* **THE PROBLEM**
Repeat each line word for word.
+ + + +
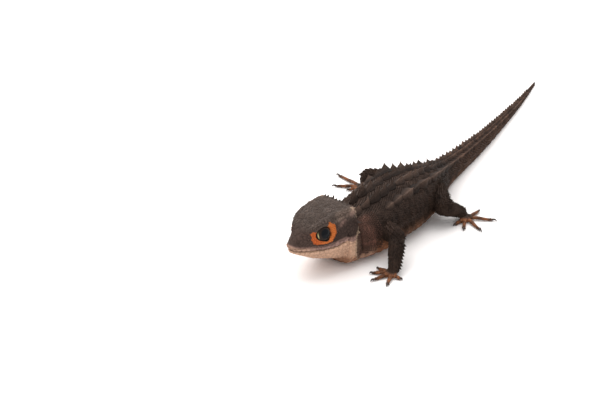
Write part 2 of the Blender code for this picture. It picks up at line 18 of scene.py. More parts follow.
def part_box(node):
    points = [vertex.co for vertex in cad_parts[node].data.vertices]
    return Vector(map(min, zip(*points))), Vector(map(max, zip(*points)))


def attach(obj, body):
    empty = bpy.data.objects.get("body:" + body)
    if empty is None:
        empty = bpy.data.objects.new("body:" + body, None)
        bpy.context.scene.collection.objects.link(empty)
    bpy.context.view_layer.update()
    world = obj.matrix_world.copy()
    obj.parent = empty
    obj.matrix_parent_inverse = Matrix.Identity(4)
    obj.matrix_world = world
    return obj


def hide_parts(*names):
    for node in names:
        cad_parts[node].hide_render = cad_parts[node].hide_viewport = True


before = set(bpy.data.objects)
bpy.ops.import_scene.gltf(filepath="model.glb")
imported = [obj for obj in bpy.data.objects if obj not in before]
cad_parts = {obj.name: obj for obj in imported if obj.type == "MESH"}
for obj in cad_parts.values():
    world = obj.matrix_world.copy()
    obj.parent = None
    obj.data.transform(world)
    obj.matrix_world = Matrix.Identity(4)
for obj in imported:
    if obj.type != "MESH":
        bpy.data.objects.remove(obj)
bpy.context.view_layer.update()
+ + + +
* **EXERCISE RESULT**
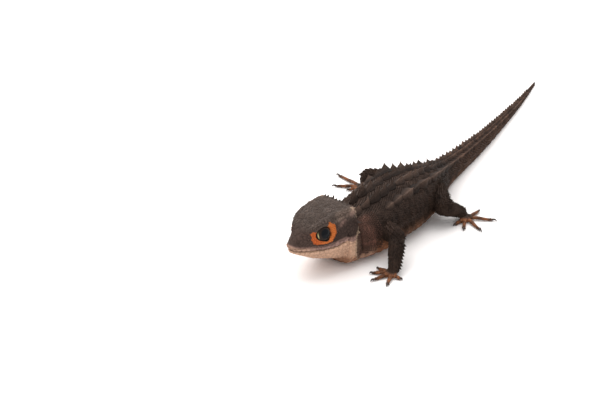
Write part 2 of the Blender code for this picture. It picks up at line 18 of scene.py. More parts follow.
def part_box(node):
    points = [vertex.co for vertex in cad_parts[node].data.vertices]
    return Vector(map(min, zip(*points))), Vector(map(max, zip(*points)))


def attach(obj, body):
    empty = bpy.data.objects.get("body:" + body)
    if empty is None:
        empty = bpy.data.objects.new("body:" + body, None)
        bpy.context.scene.collection.objects.link(empty)
    bpy.context.view_layer.update()
    world = obj.matrix_world.copy()
    obj.parent = empty
    obj.matrix_parent_inverse = Matrix.Identity(4)
    obj.matrix_world = world
    return obj


def hide_parts(*names):
    for node in names:
        cad_parts[node].hide_render = cad_parts[node].hide_viewport = True


before = set(bpy.data.objects)
bpy.ops.import_scene.gltf(filepath="model.glb")
imported = [obj for obj in bpy.data.objects if obj not in before]
cad_parts = {obj.name: obj for obj in imported if obj.type == "MESH"}
for obj in cad_parts.values():
    world = obj.matrix_world.copy()
    obj.parent = None
    obj.data.transform(world)
    obj.matrix_world = Matrix.Identity(4)
for obj in imported:
    if obj.type != "MESH":
        bpy.data.objects.remove(obj)
bpy.context.view_layer.update()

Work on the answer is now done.